また、リモート環境での柔軟な働き方を提供することで、優秀な人材の確保や離職防止にもつながります。さらに、異なる地域でのワークスタイルは新たなビジネスアイデアやネットワークの創出を促進し、企業価値の向上に寄与します。
ワーケーションは「働き方改革」の一環として、組織の持続的な成長を支える有効な施策といえるでしょう。

社員属性別・利用メリット比較表
| 社員タイプ | 主なメリット | 補足解説 |
|---|---|---|
| 若手社員 | ・新しい経験からの刺激・地域でのネットワーク形成・柔軟な働き方体験 | キャリア形成期に新しい環境を経験することで視野が広がり、自立心が育つ。採用時の魅力にもなる。 |
| 管理職 | ・チームビルディング強化・集中環境で戦略立案・新しい関係構築 | 日常業務から離れ、合宿型などで戦略を練り直す機会を得る。チーム力強化にも直結する。 |
| 家庭を持つ社員 | ・育児や介護との両立・家族同伴型でワークライフバランス向上・長期休暇取得のしやすさ | 家族と過ごす時間を確保しながら働ける点が評価される。家庭を持つ社員の離職防止にも有効。 |
よくある課題と対策
企業でワーケーションを取り入れる動きが広がりつつありますが、実際に導入するとなるといくつかの課題が浮かび上がってきます。まず大きいのはコスト面です。宿泊費や交通費はもちろん、リモートでもストレスなく働けるように通信環境を整える必要があり、企業側の負担は決して小さくありません。
また、勤務場所がバラバラになることで勤怠管理が複雑になり、評価制度の公平性をどう保つかも悩ましいポイントです。加えて、外部のWi-Fiなどを使う機会が増えることで情報漏洩のリスクが高まるなど、セキュリティ面の不安も無視できません。
さらに、チームメンバー同士のコミュニケーションが不足しやすく、普段なら雑談やちょっとした相談で得られる一体感が失われる可能性もあります。

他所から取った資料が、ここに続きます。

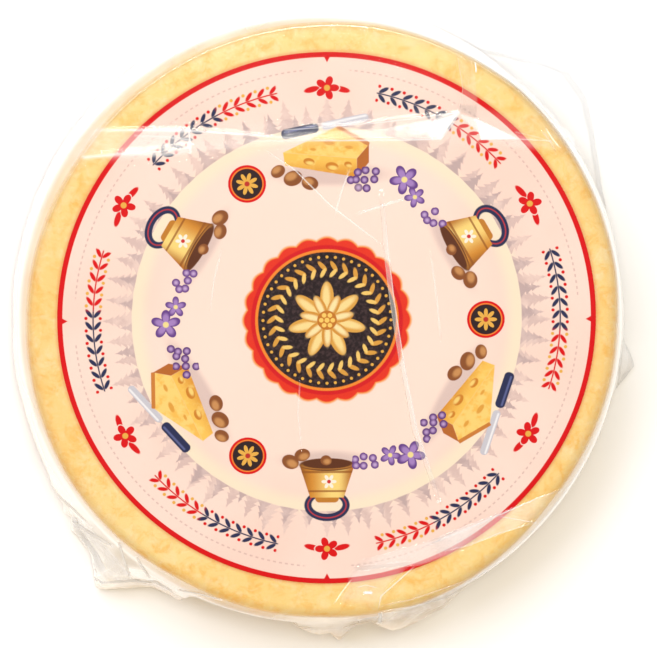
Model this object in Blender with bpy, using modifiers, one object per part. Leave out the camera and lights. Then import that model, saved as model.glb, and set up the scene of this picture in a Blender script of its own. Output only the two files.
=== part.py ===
"""A whole round of raclette cheese lying flat, with a paper label on its top face,
wrapped in clear film whose spare length is crumpled round its foot.

Metres, +Z up. The origin is the middle of the flat face that the round rests on.
"""

import math

import bpy

# Driving dimensions of the cheese, in metres. It is a little longer than wide
WHEEL_WIDTH = 0.308
WHEEL_LENGTH = 0.314
WHEEL_HEIGHT = 0.066
SHOULDER_RADIUS = 0.008
SIDE_BULGE_RADIUS = 0.130
LENGTHENING = WHEEL_LENGTH / WHEEL_WIDTH

# The paper label, laid a little off the middle of the top face
LABEL_DIAMETER = 0.270
LABEL_THICKNESS = 0.0004
LABEL_OFFSET_X = 0.003
LABEL_OFFSET_Y = 0.0029

# The film, which clings to the top and hangs loose round the side. Its hem lies
# against the lower shoulder, this many degrees below the level of the shoulder's arc
FILM_THICKNESS = 0.0004
FILM_OFF_TOP = 0.0011
FILM_OFF_SIDE = 0.0012
FILM_HEM_ANGLE = 48.0

TOUCHING_GAP = 0.0003
MERGE_DISTANCE = 0.00001

# Where spare film stands away from the side: the direction seen from above in
# degrees from +X, half the width in degrees, and how far the hem reaches out
FILM_FLARES = (
    (198.0, 17.0, 0.009),
    (222.0, 11.0, 0.017),
    (232.0, 11.0, 0.026),
    (244.0, 9.0, 0.012),
    (273.0, 8.0, 0.020),
    (284.0, 8.0, 0.021),
    (306.0, 16.0, 0.006),
    (336.0, 10.0, 0.011),
    (348.0, 11.0, 0.019),
    (24.0, 13.0, 0.016),
    (40.0, 15.0, 0.036),
    (100.0, 30.0, 0.002),
)
FLARE_CURVE = 1.15
PLEATS_ROUND = 40
PLEAT_DEPTH = 0.10

# How finely each piece is divided
WHEEL_STEPS = 72
LABEL_STEPS = 72
FILM_STEPS = 120
SHOULDER_STEPS = 4
SIDE_STEPS = 5

CHEESE_COLOUR = (0.93, 0.62, 0.22, 1.0)
PAPER_COLOUR = (0.95, 0.74, 0.66, 1.0)
FILM_COLOUR = (0.90, 0.88, 0.82, 1.0)

COLLECTION_NAME = "raclette_cheese_wheel"


def clear_scene():
    """Empties the scene that the script is run in."""
    for thing in list(bpy.data.objects):
        bpy.data.objects.remove(thing, do_unlink=True)


def make_material(name, colour, roughness, alpha=1.0):
    """A plain material for one sub-part."""
    material = bpy.data.materials.new(name)
    material.use_nodes = True
    shader = material.node_tree.nodes["Principled BSDF"]
    shader.inputs["Base Color"].default_value = colour
    shader.inputs["Roughness"].default_value = roughness
    shader.inputs["Metallic"].default_value = 0.0
    shader.inputs["Alpha"].default_value = alpha
    return material


def arc(centre_r, centre_z, radius, first_angle, last_angle, steps):
    """Points of an arc in the (r, z) plane, both ends included, angles in degrees."""
    points = []
    for step in range(steps + 1):
        angle = math.radians(first_angle + (last_angle - first_angle) * step / steps)
        points.append((centre_r + radius * math.cos(angle), centre_z + radius * math.sin(angle)))
    return points


def wheel_outline(grow_side=0.0, grow_top=0.0, last_angle=-90.0):
    """The outline from the edge of the flat top, down the bulged side, to last_angle.

    The shoulders are arcs that run smoothly into the long arc of the side. The outline
    can be grown outwards, for what is wrapped round the cheese.
    """
    half_width = WHEEL_WIDTH / 2
    half_height = WHEEL_HEIGHT / 2
    bulge_centre = half_width - SIDE_BULGE_RADIUS
    shoulder_rise = half_height - SHOULDER_RADIUS
    reach = SIDE_BULGE_RADIUS - SHOULDER_RADIUS
    shoulder_run = math.sqrt(reach**2 - shoulder_rise**2)
    shoulder_centre = bulge_centre + shoulder_run
    meeting_angle = math.degrees(math.atan2(shoulder_rise, shoulder_run))
    radius = SHOULDER_RADIUS + grow_side
    top_z = half_height + shoulder_rise + grow_top - grow_side
    low_z = half_height - shoulder_rise
    top = arc(shoulder_centre, top_z, radius, 90.0, meeting_angle, SHOULDER_STEPS)
    side = arc(
        bulge_centre, half_height, SIDE_BULGE_RADIUS + grow_side,
        meeting_angle, -meeting_angle, SIDE_STEPS,
    )
    low = arc(shoulder_centre, low_z, radius, -meeting_angle, last_angle, SHOULDER_STEPS)
    return top + side[1:-1] + low


def turned(name, outline, steps, collection):
    """An outline of (r, z) points, top to bottom, turned once round the Z axis."""
    mesh = bpy.data.meshes.new(name + "_outline")
    edges = [(index, index + 1) for index in range(len(outline) - 1)]
    mesh.from_pydata([(r, 0.0, z) for r, z in outline], edges, [])
    thing = bpy.data.objects.new(name, mesh)
    collection.objects.link(thing)
    screw = thing.modifiers.new("turn", "SCREW")
    screw.axis = "Z"
    screw.angle = math.tau
    screw.steps = steps
    screw.render_steps = steps
    screw.use_merge_vertices = True
    screw.merge_threshold = MERGE_DISTANCE
    screw.use_smooth_shade = True
    return thing


def apply_modifiers(thing):
    """Replaces an object's mesh by the mesh that its modifiers make."""
    bpy.context.view_layer.update()
    evaluated = thing.evaluated_get(bpy.context.evaluated_depsgraph_get())
    finished = bpy.data.meshes.new_from_object(evaluated)
    thing.modifiers.clear()
    thing.data = finished


def make_cheese(collection):
    """The cheese: flat above and below, bulged at the side, a little longer than wide."""
    outline = [(0.0, WHEEL_HEIGHT)] + wheel_outline() + [(0.0, 0.0)]
    cheese = turned("cheese_wheel", outline, WHEEL_STEPS, collection)
    cheese.data.materials.append(make_material("cheese_rind", CHEESE_COLOUR, 0.45))
    cheese.scale = (1.0, LENGTHENING, 1.0)
    return cheese


def make_label(collection):
    """The round paper label on the top face."""
    bpy.ops.mesh.primitive_cylinder_add(
        vertices=LABEL_STEPS,
        radius=LABEL_DIAMETER / 2,
        depth=LABEL_THICKNESS,
        location=(
            LABEL_OFFSET_X,
            LABEL_OFFSET_Y,
            WHEEL_HEIGHT + TOUCHING_GAP + LABEL_THICKNESS / 2,
        ),
    )
    label = bpy.context.active_object
    label.name = "label"
    label.data.name = "label"
    label.data.materials.append(make_material("label_paper", PAPER_COLOUR, 0.6))
    for owner in list(label.users_collection):
        owner.objects.unlink(label)
    collection.objects.link(label)
    return label


def flare_at(direction):
    """How far spare film stands out at the floor, seen in this direction in degrees."""
    reach = 0.0
    for middle, half_width, out in FILM_FLARES:
        away = abs((direction - middle + 180.0) % 360.0 - 180.0)
        if away < half_width:
            reach = max(reach, out * math.cos(away / half_width * math.pi / 2) ** 1.3)
    pleat = 1.0 + PLEAT_DEPTH * math.cos(math.radians(PLEATS_ROUND * direction))
    return reach * pleat


def make_film(collection):
    """The clear film: a thin skin over top and side, open under the cheese.

    It is turned first, then its skirt is drawn outwards wherever spare film stands
    away from the cheese, most at the hem and not at all at the shoulder.
    """
    hem = wheel_outline(FILM_OFF_SIDE, FILM_OFF_TOP, -FILM_HEM_ANGLE)
    outline = [(0.0, WHEEL_HEIGHT + FILM_OFF_TOP)] + hem
    film = turned("film_wrap", outline, FILM_STEPS, collection)
    apply_modifiers(film)
    shoulder_z = WHEEL_HEIGHT - SHOULDER_RADIUS
    hem_z = hem[-1][1]
    for vertex in film.data.vertices:
        x, y, z = vertex.co
        radius = math.hypot(x, y)
        drop = max(0.0, (shoulder_z - z) / (shoulder_z - hem_z))
        out = flare_at(math.degrees(math.atan2(y, x))) * drop**FLARE_CURVE
        spread = 1.0 + out / max(radius, WHEEL_WIDTH / 4)
        vertex.co = (x * spread, y * spread * LENGTHENING, z)
    film.data.materials.append(make_material("clear_film", FILM_COLOUR, 0.15, 0.3))
    skin = film.modifiers.new("thickness", "SOLIDIFY")
    skin.thickness = FILM_THICKNESS
    skin.offset = 1.0
    skin.use_even_offset = True
    return film


def main():
    """Builds the whole object in its own collection."""
    clear_scene()
    collection = bpy.data.collections.new(COLLECTION_NAME)
    bpy.context.scene.collection.children.link(collection)
    make_cheese(collection)
    make_label(collection)
    make_film(collection)


main()
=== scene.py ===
# %% [markdown]
# # A raclette cheese wheel in clear film
#
# This lesson dresses a whole round of raclette cheese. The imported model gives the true
# sizes: a round of cheese lying flat, a paper label on its top face and a clear film
# round both. Each of the three is built again here with a finer surface, and gets a
# material made of nodes.

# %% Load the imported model
import math
from types import SimpleNamespace

import bpy
import numpy as np
from mathutils import Matrix, Vector


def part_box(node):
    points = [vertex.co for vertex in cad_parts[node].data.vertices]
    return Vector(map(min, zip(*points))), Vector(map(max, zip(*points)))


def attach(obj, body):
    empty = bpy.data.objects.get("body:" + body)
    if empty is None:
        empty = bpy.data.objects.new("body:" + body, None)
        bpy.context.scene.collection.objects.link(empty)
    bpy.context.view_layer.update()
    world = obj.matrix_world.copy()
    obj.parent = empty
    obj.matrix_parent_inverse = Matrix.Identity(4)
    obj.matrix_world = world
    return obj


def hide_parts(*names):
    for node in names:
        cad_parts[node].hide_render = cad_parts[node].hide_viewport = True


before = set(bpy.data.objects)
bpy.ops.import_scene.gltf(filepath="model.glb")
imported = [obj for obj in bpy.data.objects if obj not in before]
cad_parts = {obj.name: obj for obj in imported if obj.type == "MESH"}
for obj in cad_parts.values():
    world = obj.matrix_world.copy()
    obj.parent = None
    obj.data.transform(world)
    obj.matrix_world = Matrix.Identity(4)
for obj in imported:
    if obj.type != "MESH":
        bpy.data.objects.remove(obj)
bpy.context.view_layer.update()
print("packed nodes:", sorted(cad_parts))

# %% [markdown]
# ## Sizes
#
# All lengths are metres. The cheese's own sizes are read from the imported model, so that
# nothing here can drift away from it. The photograph looks down from the top side of
# the label, about ten degrees off the vertical, from far away through a long lens.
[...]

リゾート地などで働く場合には、仕事と休暇の切り替えが難しく、かえって業務効率が下がってしまうケースもあるようです。
こうした課題を把握したうえで、制度設計やサポート体制を工夫することが、ワーケーションを成功させるカギになります。
導入ステップ表
| ステップ | 内容 | 具体的な行動例 |
|---|---|---|
| 1. 目的設定 | 導入目的を明確化 | 生産性向上、人材定着、採用強化などを設定 |
| 2. ルール整備 | 就業規則・評価基準の策定 | 勤怠管理や成果評価を明文化 |
| 3. トライアル実施 | 小規模導入で検証 | 一部部署や人数で試験的に導入 |
| 4. 課題抽出 | 改善点を整理 | コスト・勤怠・セキュリティ課題を把握 |
| 5. 本格導入 | 社内展開 | 成果を共有し制度を拡大 |
| 6. 定着化 | 継続的改善 | 社員の声を反映し制度を改良 |
まとめ:企業が学ぶべき成功の鍵
ワーケーションは単なる「休暇と仕事の融合」ではなく、働き方そのものを進化させる制度です。
導入企業から学べる成功の鍵は以下のとおりです。
- 柔軟性と社員主体の働き方を尊重する
- ルールを明確にして公平性を担保する
- 小規模トライアルから始め改善を重ねる
- 地域との連携を戦略的に行う
- 継続的な改善サイクルを回す
これらを実現した企業は、社員の満足度と生産性を高め、同時に地域や社会への貢献も果たしています。ワーケーションを戦略的に取り入れることは、今後の企業成長において重要な一歩になるでしょう。